-- start Provided data --

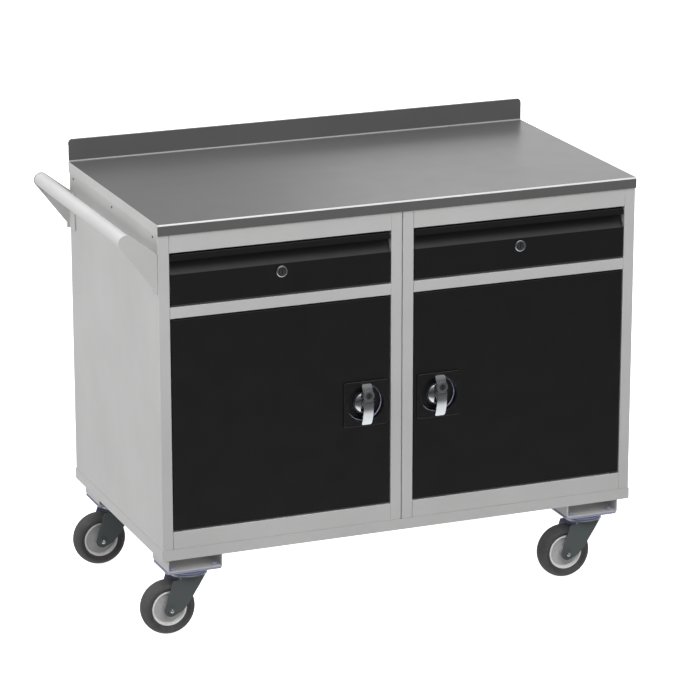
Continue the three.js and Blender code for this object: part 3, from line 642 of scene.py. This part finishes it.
BEZEL_INSIDE = 9.2


def lock_housing():
    """A round bezel with a rounded rim, and the barrel behind it."""
    front = LOCK_LOW.y
    radius = (LOCK_HIGH.x - LOCK_LOW.x) / 2
    seat = DRAWER_LOW.y - 0.3
    rim = arc((radius - 2.2, front + 2.2), 2.2, -90, 0, 8)
    inner = [(7.3, LOCK_HIGH.y), (7.3, front + 2.0), (8.6, front + 1.4), (9.4, front + 0.2)]
    profile = inner + rim + [(radius, seat), (9.5, seat), (9.5, LOCK_HIGH.y)]
    housing = turned(profile, "Y", (LOCK.x, 0, LOCK.z), 96)
    for face in housing.faces:
        centre = face.calc_center_median()
        inside = math.hypot(centre.x - LOCK.x, centre.z - LOCK.z) < BEZEL_INSIDE
        face.material_index = 1 if inside else 0
    return housing


def key_plug(radius, front, back):
    """A lock plug with an upright keyway and a chamfered face."""
    plug = turned(
        [(0, front), (radius - 0.6, front), (radius, front + 0.6), (radius, back), (0, back)],
        "Y", (0, 0, 0), 64,
    )
    keyway = block((-0.8, 0.8), (front - 1, front + 4), (-0.82 * radius, 0.82 * radius))
    return cut(plug, keyway)


def drawer_plug():
    low, high = cabinet_box("drawer_lock_plug")
    plug = key_plug(PLUG_RADIUS, low.y, high.y)
    half = (high.z - low.z) / 2
    reach = high.x - LOCK.x
    outline = rounded(
        [(-half, -half), (reach, -half), (reach, half), (-half, half)],
        [half * 0.98, 3, 3, half * 0.98], 8, closed=True,
    )
    cam = prism(outline, "Y", high.y - 3, high.y)
    return moved(joined(plug, cam), (LOCK.x, 0, LOCK.z))


DISH_FLOOR = PLATE_HIGH.y - SHEET


def latch_plate():
    """A square escutcheon with a round dish."""
    front = PLATE_LOW.y
    size = PLATE_HIGH.x - PLATE_LOW.x
    line = rounded_rectangle(size, size, 6, 8)
    plate = prism(line, "Y", front, DOOR_LOW.y - 0.3)
    edges = [e for e in plate.edges if all(abs(v.co.y - front) < 0.01 for v in e.verts)]
    bmesh.ops.bevel(plate, geom=edges, offset=1.3, segments=3, profile=0.5, affect="EDGES")
    cup = rod(DISH_RADIUS + SHEET, (DOOR_LOW.y - 1.3, PLATE_HIGH.y), "Y", segments=96)
    corner = arc((DISH_RADIUS - 3, DISH_FLOOR - 3), 3, 0, 90, 6)
    dish = turned(
        [(0, front - 5), (DISH_RADIUS + 1.2, front - 5), (DISH_RADIUS + 1.2, front),
         (DISH_RADIUS, front + 1.2)] + corner + [(0, DISH_FLOOR)],
        "Y", segments=96,
    )
    bore = rod(6.4, (0, PLATE_HIGH.y + 5), "Y")
    plate = cut(joined(plate, cup), dish, bore)
    # Painted highlight: the bevel faces round the plate's front take the lighter plastic, standing in
    # for the highlight along its edge.
    for face in plate.faces:
        centre, normal = face.calc_center_median(), face.normal
        outside = max(abs(centre.x), abs(centre.z)) > size / 2 - 2
        face.material_index = 1 if outside and -0.95 < normal.y < -0.2 else 0
    return moved(plate, (LATCH.x, 0, LATCH.z))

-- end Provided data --

Aim of the exercise:
Reproduce the material in full, with no word added or dropped.

Full solution:
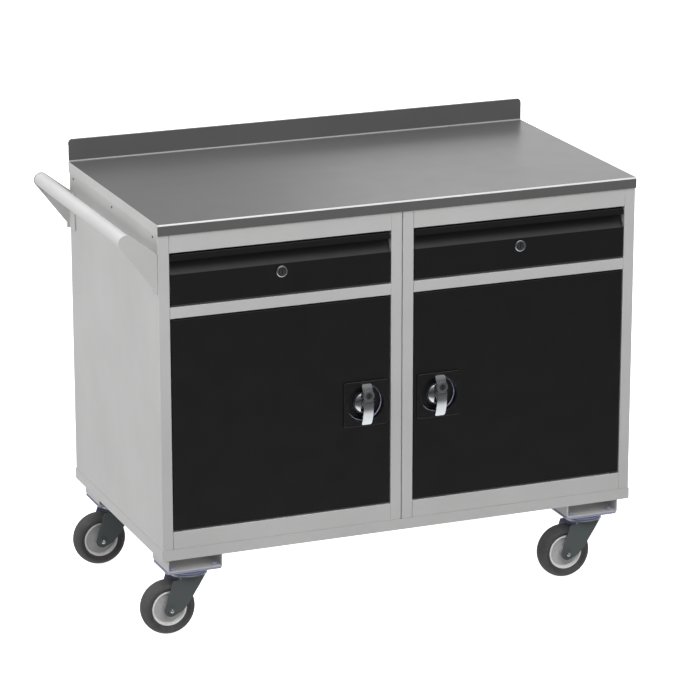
Continue the three.js and Blender code for this object: part 3, from line 642 of scene.py. This part finishes it.
BEZEL_INSIDE = 9.2


def lock_housing():
    """A round bezel with a rounded rim, and the barrel behind it."""
    front = LOCK_LOW.y
    radius = (LOCK_HIGH.x - LOCK_LOW.x) / 2
    seat = DRAWER_LOW.y - 0.3
    rim = arc((radius - 2.2, front + 2.2), 2.2, -90, 0, 8)
    inner = [(7.3, LOCK_HIGH.y), (7.3, front + 2.0), (8.6, front + 1.4), (9.4, front + 0.2)]
    profile = inner + rim + [(radius, seat), (9.5, seat), (9.5, LOCK_HIGH.y)]
    housing = turned(profile, "Y", (LOCK.x, 0, LOCK.z), 96)
    for face in housing.faces:
        centre = face.calc_center_median()
        inside = math.hypot(centre.x - LOCK.x, centre.z - LOCK.z) < BEZEL_INSIDE
        face.material_index = 1 if inside else 0
    return housing


def key_plug(radius, front, back):
    """A lock plug with an upright keyway and a chamfered face."""
    plug = turned(
        [(0, front), (radius - 0.6, front), (radius, front + 0.6), (radius, back), (0, back)],
        "Y", (0, 0, 0), 64,
    )
    keyway = block((-0.8, 0.8), (front - 1, front + 4), (-0.82 * radius, 0.82 * radius))
    return cut(plug, keyway)


def drawer_plug():
    low, high = cabinet_box("drawer_lock_plug")
    plug = key_plug(PLUG_RADIUS, low.y, high.y)
    half = (high.z - low.z) / 2
    reach = high.x - LOCK.x
    outline = rounded(
        [(-half, -half), (reach, -half), (reach, half), (-half, half)],
        [half * 0.98, 3, 3, half * 0.98], 8, closed=True,
    )
    cam = prism(outline, "Y", high.y - 3, high.y)
    return moved(joined(plug, cam), (LOCK.x, 0, LOCK.z))


DISH_FLOOR = PLATE_HIGH.y - SHEET


def latch_plate():
    """A square escutcheon with a round dish."""
    front = PLATE_LOW.y
    size = PLATE_HIGH.x - PLATE_LOW.x
    line = rounded_rectangle(size, size, 6, 8)
    plate = prism(line, "Y", front, DOOR_LOW.y - 0.3)
    edges = [e for e in plate.edges if all(abs(v.co.y - front) < 0.01 for v in e.verts)]
    bmesh.ops.bevel(plate, geom=edges, offset=1.3, segments=3, profile=0.5, affect="EDGES")
    cup = rod(DISH_RADIUS + SHEET, (DOOR_LOW.y - 1.3, PLATE_HIGH.y), "Y", segments=96)
    corner = arc((DISH_RADIUS - 3, DISH_FLOOR - 3), 3, 0, 90, 6)
    dish = turned(
        [(0, front - 5), (DISH_RADIUS + 1.2, front - 5), (DISH_RADIUS + 1.2, front),
         (DISH_RADIUS, front + 1.2)] + corner + [(0, DISH_FLOOR)],
        "Y", segments=96,
    )
    bore = rod(6.4, (0, PLATE_HIGH.y + 5), "Y")
    plate = cut(joined(plate, cup), dish, bore)
    # Painted highlight: the bevel faces round the plate's front take the lighter plastic, standing in
    # for the highlight along its edge.
    for face in plate.faces:
        centre, normal = face.calc_center_median(), face.normal
        outside = max(abs(centre.x), abs(centre.z)) > size / 2 - 2
        face.material_index = 1 if outside and -0.95 < normal.y < -0.2 else 0
    return moved(plate, (LATCH.x, 0, LATCH.z))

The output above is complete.